Task objective.
Copy every line, leaving nothing out and adding nothing.

Given information.
***
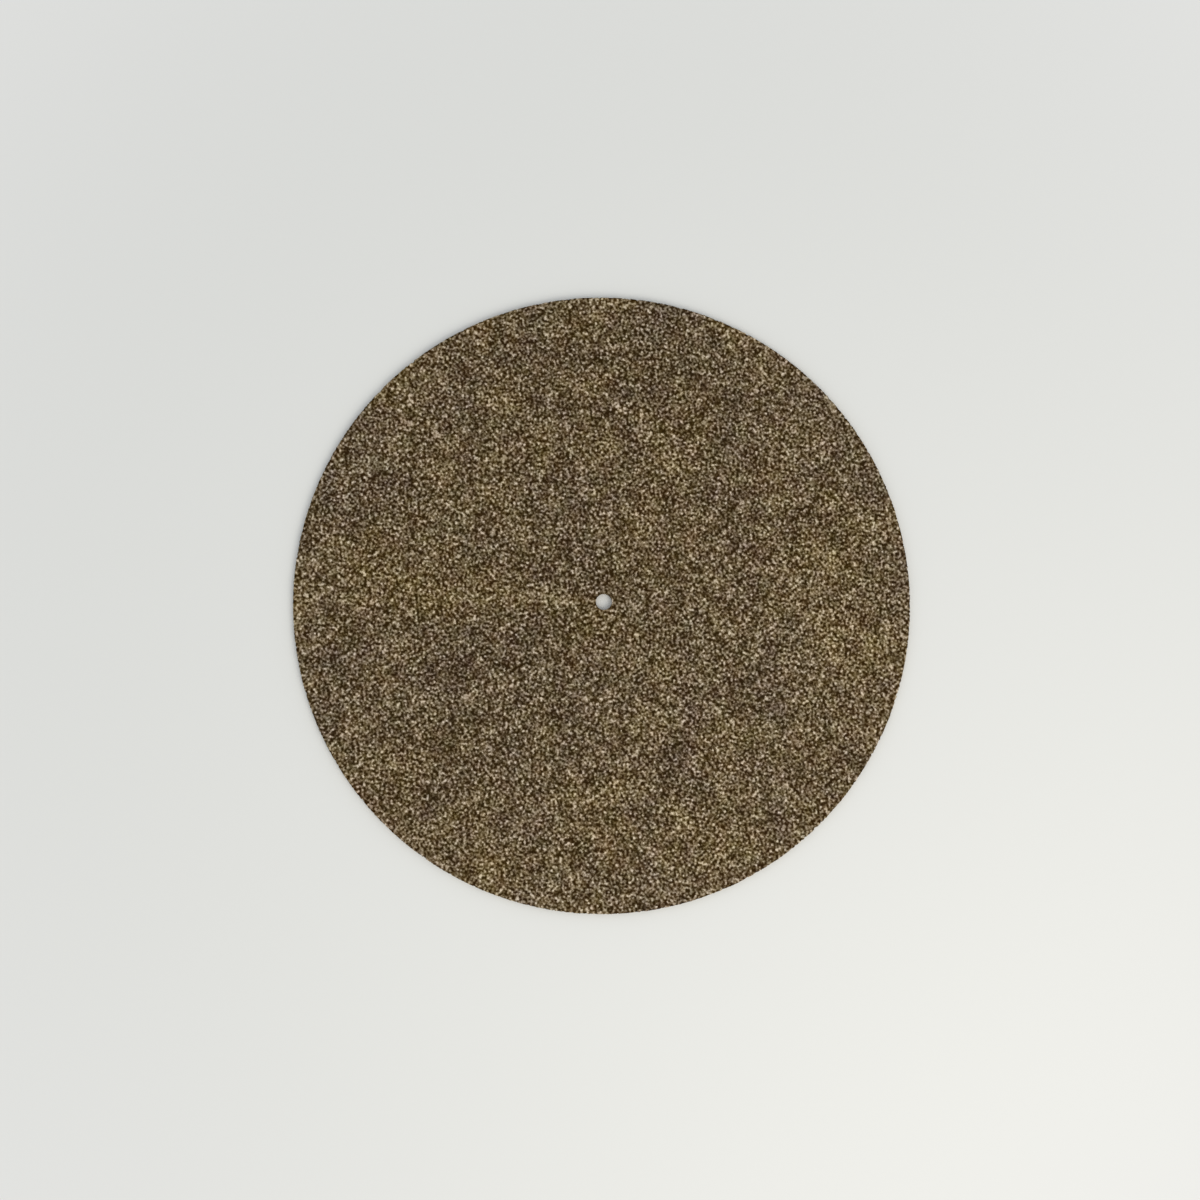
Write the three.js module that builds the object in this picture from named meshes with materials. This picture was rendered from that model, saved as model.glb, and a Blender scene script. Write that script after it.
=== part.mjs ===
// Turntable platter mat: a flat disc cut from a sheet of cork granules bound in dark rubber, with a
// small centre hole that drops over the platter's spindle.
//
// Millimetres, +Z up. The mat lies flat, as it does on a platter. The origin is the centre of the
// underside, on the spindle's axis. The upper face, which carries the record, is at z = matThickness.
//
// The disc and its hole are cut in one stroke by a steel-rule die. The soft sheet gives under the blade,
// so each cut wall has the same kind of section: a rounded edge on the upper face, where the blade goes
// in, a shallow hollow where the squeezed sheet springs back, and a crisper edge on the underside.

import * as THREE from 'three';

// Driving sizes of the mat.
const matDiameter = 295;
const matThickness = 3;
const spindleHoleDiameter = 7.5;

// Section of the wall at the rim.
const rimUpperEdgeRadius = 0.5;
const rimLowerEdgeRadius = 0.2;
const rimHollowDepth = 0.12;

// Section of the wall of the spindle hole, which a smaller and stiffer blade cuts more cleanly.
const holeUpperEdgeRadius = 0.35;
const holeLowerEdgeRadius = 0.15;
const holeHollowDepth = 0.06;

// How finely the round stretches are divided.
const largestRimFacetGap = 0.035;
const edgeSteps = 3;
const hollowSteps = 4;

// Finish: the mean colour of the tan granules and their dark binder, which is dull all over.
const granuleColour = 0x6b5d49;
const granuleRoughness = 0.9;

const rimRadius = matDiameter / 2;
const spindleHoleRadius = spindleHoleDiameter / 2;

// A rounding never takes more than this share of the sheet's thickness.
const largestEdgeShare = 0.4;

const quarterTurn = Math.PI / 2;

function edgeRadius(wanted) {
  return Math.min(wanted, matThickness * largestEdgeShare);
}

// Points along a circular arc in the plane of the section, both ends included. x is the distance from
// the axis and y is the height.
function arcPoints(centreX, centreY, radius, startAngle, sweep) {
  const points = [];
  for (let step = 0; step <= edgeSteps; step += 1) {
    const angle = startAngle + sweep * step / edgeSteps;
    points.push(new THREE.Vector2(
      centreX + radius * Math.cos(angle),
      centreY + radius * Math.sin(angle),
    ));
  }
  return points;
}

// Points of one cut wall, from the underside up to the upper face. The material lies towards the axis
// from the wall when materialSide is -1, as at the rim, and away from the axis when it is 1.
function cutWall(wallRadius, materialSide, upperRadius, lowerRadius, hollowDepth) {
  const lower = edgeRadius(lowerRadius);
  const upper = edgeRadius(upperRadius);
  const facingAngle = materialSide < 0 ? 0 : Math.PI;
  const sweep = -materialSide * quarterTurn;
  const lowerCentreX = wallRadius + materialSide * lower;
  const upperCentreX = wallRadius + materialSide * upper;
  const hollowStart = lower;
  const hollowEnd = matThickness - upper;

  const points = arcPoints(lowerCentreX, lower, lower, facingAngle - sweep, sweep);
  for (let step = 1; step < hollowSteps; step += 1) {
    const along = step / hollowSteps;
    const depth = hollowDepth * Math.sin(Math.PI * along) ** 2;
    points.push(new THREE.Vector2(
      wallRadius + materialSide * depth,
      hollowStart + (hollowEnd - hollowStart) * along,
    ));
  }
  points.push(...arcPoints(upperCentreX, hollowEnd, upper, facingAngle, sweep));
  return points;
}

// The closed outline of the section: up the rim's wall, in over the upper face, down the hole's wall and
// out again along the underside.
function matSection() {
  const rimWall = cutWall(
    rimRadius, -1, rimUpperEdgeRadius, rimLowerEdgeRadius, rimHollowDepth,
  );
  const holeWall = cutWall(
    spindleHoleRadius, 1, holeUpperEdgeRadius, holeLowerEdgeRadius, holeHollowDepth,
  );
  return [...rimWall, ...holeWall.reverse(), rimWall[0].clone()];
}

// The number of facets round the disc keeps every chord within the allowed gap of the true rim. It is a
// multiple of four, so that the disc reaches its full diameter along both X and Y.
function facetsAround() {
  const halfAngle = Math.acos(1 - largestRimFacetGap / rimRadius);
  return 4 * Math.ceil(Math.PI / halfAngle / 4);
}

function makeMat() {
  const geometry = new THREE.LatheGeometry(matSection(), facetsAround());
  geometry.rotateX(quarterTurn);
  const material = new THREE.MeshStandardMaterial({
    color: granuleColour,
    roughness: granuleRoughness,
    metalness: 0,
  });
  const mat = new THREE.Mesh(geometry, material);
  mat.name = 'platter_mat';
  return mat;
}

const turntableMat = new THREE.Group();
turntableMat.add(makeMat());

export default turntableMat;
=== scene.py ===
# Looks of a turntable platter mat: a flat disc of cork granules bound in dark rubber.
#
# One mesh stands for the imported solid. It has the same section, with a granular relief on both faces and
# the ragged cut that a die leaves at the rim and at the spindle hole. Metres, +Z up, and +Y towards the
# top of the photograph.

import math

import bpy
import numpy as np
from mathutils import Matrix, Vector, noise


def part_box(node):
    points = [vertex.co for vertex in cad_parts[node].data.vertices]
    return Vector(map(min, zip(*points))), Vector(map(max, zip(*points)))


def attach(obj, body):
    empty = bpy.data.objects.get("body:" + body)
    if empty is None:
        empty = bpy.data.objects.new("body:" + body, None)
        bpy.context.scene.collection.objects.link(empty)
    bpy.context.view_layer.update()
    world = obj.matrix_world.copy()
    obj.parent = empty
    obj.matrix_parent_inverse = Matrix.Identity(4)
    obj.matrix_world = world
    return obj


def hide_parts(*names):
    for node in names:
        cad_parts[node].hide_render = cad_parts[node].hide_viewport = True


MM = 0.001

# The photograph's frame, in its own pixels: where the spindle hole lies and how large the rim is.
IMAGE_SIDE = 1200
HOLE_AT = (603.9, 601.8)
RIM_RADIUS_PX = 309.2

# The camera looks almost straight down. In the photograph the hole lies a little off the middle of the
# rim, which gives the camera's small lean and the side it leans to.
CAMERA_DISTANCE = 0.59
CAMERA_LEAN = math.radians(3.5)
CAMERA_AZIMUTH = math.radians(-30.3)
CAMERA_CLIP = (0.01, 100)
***
Exercise response.
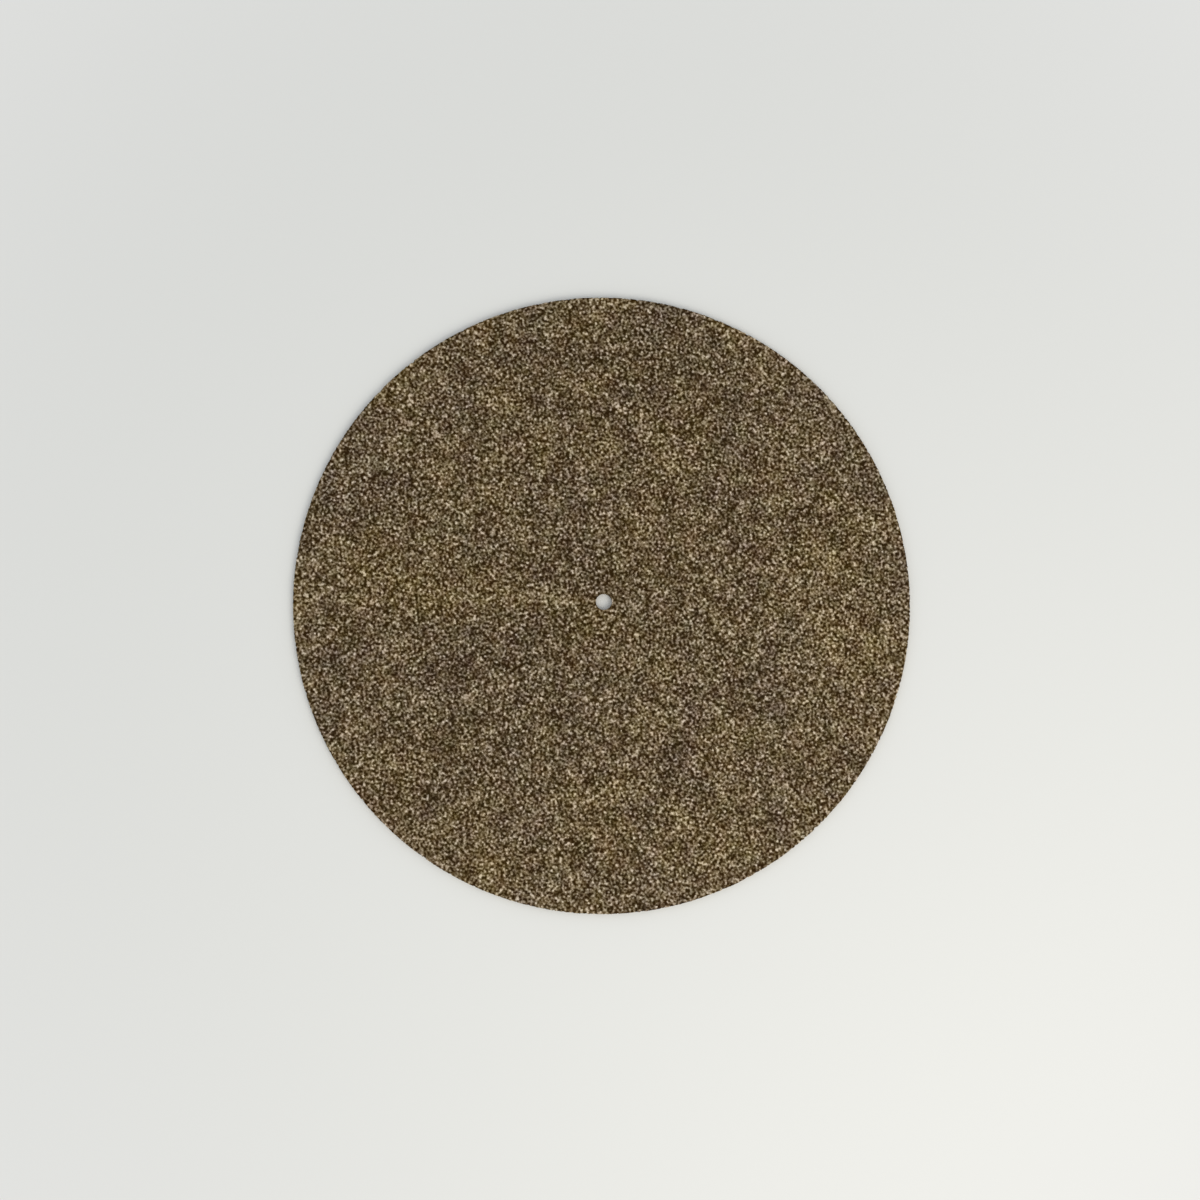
Write the three.js module that builds the object in this picture from named meshes with materials. This picture was rendered from that model, saved as model.glb, and a Blender scene script. Write that script after it.
=== part.mjs ===
// Turntable platter mat: a flat disc cut from a sheet of cork granules bound in dark rubber, with a
// small centre hole that drops over the platter's spindle.
//
// Millimetres, +Z up. The mat lies flat, as it does on a platter. The origin is the centre of the
// underside, on the spindle's axis. The upper face, which carries the record, is at z = matThickness.
//
// The disc and its hole are cut in one stroke by a steel-rule die. The soft sheet gives under the blade,
// so each cut wall has the same kind of section: a rounded edge on the upper face, where the blade goes
// in, a shallow hollow where the squeezed sheet springs back, and a crisper edge on the underside.

import * as THREE from 'three';

// Driving sizes of the mat.
const matDiameter = 295;
const matThickness = 3;
const spindleHoleDiameter = 7.5;

// Section of the wall at the rim.
const rimUpperEdgeRadius = 0.5;
const rimLowerEdgeRadius = 0.2;
const rimHollowDepth = 0.12;

// Section of the wall of the spindle hole, which a smaller and stiffer blade cuts more cleanly.
const holeUpperEdgeRadius = 0.35;
const holeLowerEdgeRadius = 0.15;
const holeHollowDepth = 0.06;

// How finely the round stretches are divided.
const largestRimFacetGap = 0.035;
const edgeSteps = 3;
const hollowSteps = 4;

// Finish: the mean colour of the tan granules and their dark binder, which is dull all over.
const granuleColour = 0x6b5d49;
const granuleRoughness = 0.9;

const rimRadius = matDiameter / 2;
const spindleHoleRadius = spindleHoleDiameter / 2;

// A rounding never takes more than this share of the sheet's thickness.
const largestEdgeShare = 0.4;

const quarterTurn = Math.PI / 2;

function edgeRadius(wanted) {
  return Math.min(wanted, matThickness * largestEdgeShare);
}

// Points along a circular arc in the plane of the section, both ends included. x is the distance from
// the axis and y is the height.
function arcPoints(centreX, centreY, radius, startAngle, sweep) {
  const points = [];
  for (let step = 0; step <= edgeSteps; step += 1) {
    const angle = startAngle + sweep * step / edgeSteps;
    points.push(new THREE.Vector2(
      centreX + radius * Math.cos(angle),
      centreY + radius * Math.sin(angle),
    ));
  }
  return points;
}

// Points of one cut wall, from the underside up to the upper face. The material lies towards the axis
// from the wall when materialSide is -1, as at the rim, and away from the axis when it is 1.
function cutWall(wallRadius, materialSide, upperRadius, lowerRadius, hollowDepth) {
  const lower = edgeRadius(lowerRadius);
  const upper = edgeRadius(upperRadius);
  const facingAngle = materialSide < 0 ? 0 : Math.PI;
  const sweep = -materialSide * quarterTurn;
  const lowerCentreX = wallRadius + materialSide * lower;
  const upperCentreX = wallRadius + materialSide * upper;
  const hollowStart = lower;
  const hollowEnd = matThickness - upper;

  const points = arcPoints(lowerCentreX, lower, lower, facingAngle - sweep, sweep);
  for (let step = 1; step < hollowSteps; step += 1) {
    const along = step / hollowSteps;
    const depth = hollowDepth * Math.sin(Math.PI * along) ** 2;
    points.push(new THREE.Vector2(
      wallRadius + materialSide * depth,
      hollowStart + (hollowEnd - hollowStart) * along,
    ));
  }
  points.push(...arcPoints(upperCentreX, hollowEnd, upper, facingAngle, sweep));
  return points;
}

// The closed outline of the section: up the rim's wall, in over the upper face, down the hole's wall and
// out again along the underside.
function matSection() {
  const rimWall = cutWall(
    rimRadius, -1, rimUpperEdgeRadius, rimLowerEdgeRadius, rimHollowDepth,
  );
  const holeWall = cutWall(
    spindleHoleRadius, 1, holeUpperEdgeRadius, holeLowerEdgeRadius, holeHollowDepth,
  );
  return [...rimWall, ...holeWall.reverse(), rimWall[0].clone()];
}

// The number of facets round the disc keeps every chord within the allowed gap of the true rim. It is a
// multiple of four, so that the disc reaches its full diameter along both X and Y.
function facetsAround() {
  const halfAngle = Math.acos(1 - largestRimFacetGap / rimRadius);
  return 4 * Math.ceil(Math.PI / halfAngle / 4);
}

function makeMat() {
  const geometry = new THREE.LatheGeometry(matSection(), facetsAround());
  geometry.rotateX(quarterTurn);
  const material = new THREE.MeshStandardMaterial({
    color: granuleColour,
    roughness: granuleRoughness,
    metalness: 0,
  });
  const mat = new THREE.Mesh(geometry, material);
  mat.name = 'platter_mat';
  return mat;
}

const turntableMat = new THREE.Group();
turntableMat.add(makeMat());

export default turntableMat;
=== scene.py ===
# Looks of a turntable platter mat: a flat disc of cork granules bound in dark rubber.
#
# One mesh stands for the imported solid. It has the same section, with a granular relief on both faces and
# the ragged cut that a die leaves at the rim and at the spindle hole. Metres, +Z up, and +Y towards the
# top of the photograph.

import math

import bpy
import numpy as np
from mathutils import Matrix, Vector, noise


def part_box(node):
    points = [vertex.co for vertex in cad_parts[node].data.vertices]
    return Vector(map(min, zip(*points))), Vector(map(max, zip(*points)))


def attach(obj, body):
    empty = bpy.data.objects.get("body:" + body)
    if empty is None:
        empty = bpy.data.objects.new("body:" + body, None)
        bpy.context.scene.collection.objects.link(empty)
    bpy.context.view_layer.update()
    world = obj.matrix_world.copy()
    obj.parent = empty
    obj.matrix_parent_inverse = Matrix.Identity(4)
    obj.matrix_world = world
    return obj


def hide_parts(*names):
    for node in names:
        cad_parts[node].hide_render = cad_parts[node].hide_viewport = True


MM = 0.001

# The photograph's frame, in its own pixels: where the spindle hole lies and how large the rim is.
IMAGE_SIDE = 1200
HOLE_AT = (603.9, 601.8)
RIM_RADIUS_PX = 309.2

# The camera looks almost straight down. In the photograph the hole lies a little off the middle of the
# rim, which gives the camera's small lean and the side it leans to.
CAMERA_DISTANCE = 0.59
CAMERA_LEAN = math.radians(3.5)
CAMERA_AZIMUTH = math.radians(-30.3)
CAMERA_CLIP = (0.01, 100)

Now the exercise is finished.